Are you a film buff? Do you love US food? You can combine the two at Planet Hollywood, a salute to the silver screen in the heart of London.
Planet Hollywood is vast, a huge barn of a place. And right from the moment you walk through the door — when you come face to face with a rather anorexic-looking Terminator — you step into the world of movies. Around the walls, and set into the windows, sits a raft of movie memorabilia, including Indiana Jones’ whip and chalice; the lamé suit from Goldmember (no one said it was going to be classy); John Travolta’s leather jacket from Grease, and Arnie’s head from Batman & Robin, when he played Mr Freeze. The Starship Enterprise, presumably scaled down, hangs from the ceiling. It’s worth walking round the entire restaurant, trying to match every item to the correct film. If you’re lucky, you’ll be seated in one of the booths round the outside, with your own personal piece of movie history next to you.
Not surprisingly, the place is jumping. It’s school holidays so children abound, but that is probably par for the course, and there looks to be a fair number of tourists - again, par for the course. The music is loud, but not unbearably so, and the rather utilitarian tables and chairs in the middle of the restaurant are well filled. Staggeringly attractive wait staff whisk up and down the isles and the service is surprisingly (for the size of the place) efficient. Massive screens show music videos and clips of films and every so often they flash up messages from diners to their loved ones, texted from their table. A little kitsch, maybe, but there nothing wrong with that. This is Hollywood!
Heaven knows what the table-turning target is, but no one seems hurried. And though you may surmise that the food is not the star attraction, it's not bad at all. The menu reads like a cast list for a summer blockbuster — it’s that long and detailed.
There are 12 starters, including a mammoth platter, if you can’t make up your mind. The Texas tostados (£7.95) comprise four mini tortillas loaded with barbecue chicken, sautéed onions and two types of cheddar, served with sour cream and a tangy pico de gallo — a fresh tomato and onion salsa. The tostados feature on the platter (£18.95), along with buffalo wings, chicken crunch, parmesan spinach dip and potato skins. What it doesn’t include is the blackened shrimp, which is well worth trying. Six marinated jumbo shrimp (or prawns, if you prefer), are peeled (with tails left on for less messy eating), pan-fried in cajun spices and served with a creole mustard sauce for dipping. At £12.50, it’s an expensive starter, but you shouldn't feel short-changed.

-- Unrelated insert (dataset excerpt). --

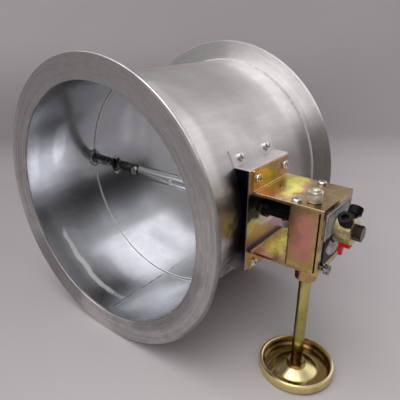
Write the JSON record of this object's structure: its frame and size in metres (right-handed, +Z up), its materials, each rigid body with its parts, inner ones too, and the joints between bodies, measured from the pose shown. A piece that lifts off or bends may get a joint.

In fact, all the food at Planet Hollywood offers value for money, primarily thanks to the sheer generosity. There is quality there, too. A full rack of ribs is fairly hefty, and the sauce - lavishly applied - is tangy as advertised and the ribs themselves juicy and full of flavour. You’d expect this sort of place to do a terrific burger and so it proves. The barbecue bacon variety (£11.95) is topped with hickory smoked bacon, barbecue sauce and sharp cheddar, with lettuce, tomato, onion and pickle. Like the ribs, it comes with excellent skinny fries. There is the option to double up on the patty for £16.50, but only the very greedy should really consider such indulgence.
Gloriously over-the-top desserts — this is an American chain, after all — include an excellent strawberry cheesecake (£6.50) and an alluringly named chocolate brownie super sundae, served in a giant Martini glass (£13.50). A rum baba (£6.75), as delightfully retro as it sounds, is sadly less successful. The baba itself is light and fluffy, but the syrup in which it is drenched tastes slightly chemically and woefully synthetic. It is whisked away without demur and replaced almost instantly with a white chocolate bread pudding (£6.50). This is neither as stodgy nor as sweet as it sounds and comes with a punchy bourbon sauce and whipped cream.
What sort of movie would it be without a cocktail? Planet Hollywood has an extensive selective, including old favourites and some in house creations. One of these is Blue Crush (£7.50), a blend of vodka, Bacardi, Blue Curaçao, tequila and lemonade. It is a rather lurid blue — the bright azure of a Beverley Hills swimming pool, perhaps — but is deliciously refreshing. Amongst the old school options is a Long Island Iced Tea, with a kick like a mule. Still on the movie theme (it’s hard to avoid), there is something called The Terminator — vodka, gin, Bacardi, Cointreau, Kahlua, sours, cranberry juice and draught beer. It certainly sounds pretty terminal.
If you can come back from that, among the wines are a decent Finca Valero Macebeo at an equally decent £15.95 - excellent value given the location and the venue, with a red Garnacha/Tempranillo equivalent at the same price. The wine list is fairly succinct — something of a relief given the choice elsewhere — and house champagne is Lanson, at a not unreasonable £49.95 for Black Label or rosé.
The Last Word
Planet Hollywood isn’t the place to go if you want fine dining. It’s all about the experience — the buzz, the memorabilia, the vibe and the fun. And while the food may not be the top billing, it's not a bad supporting cast.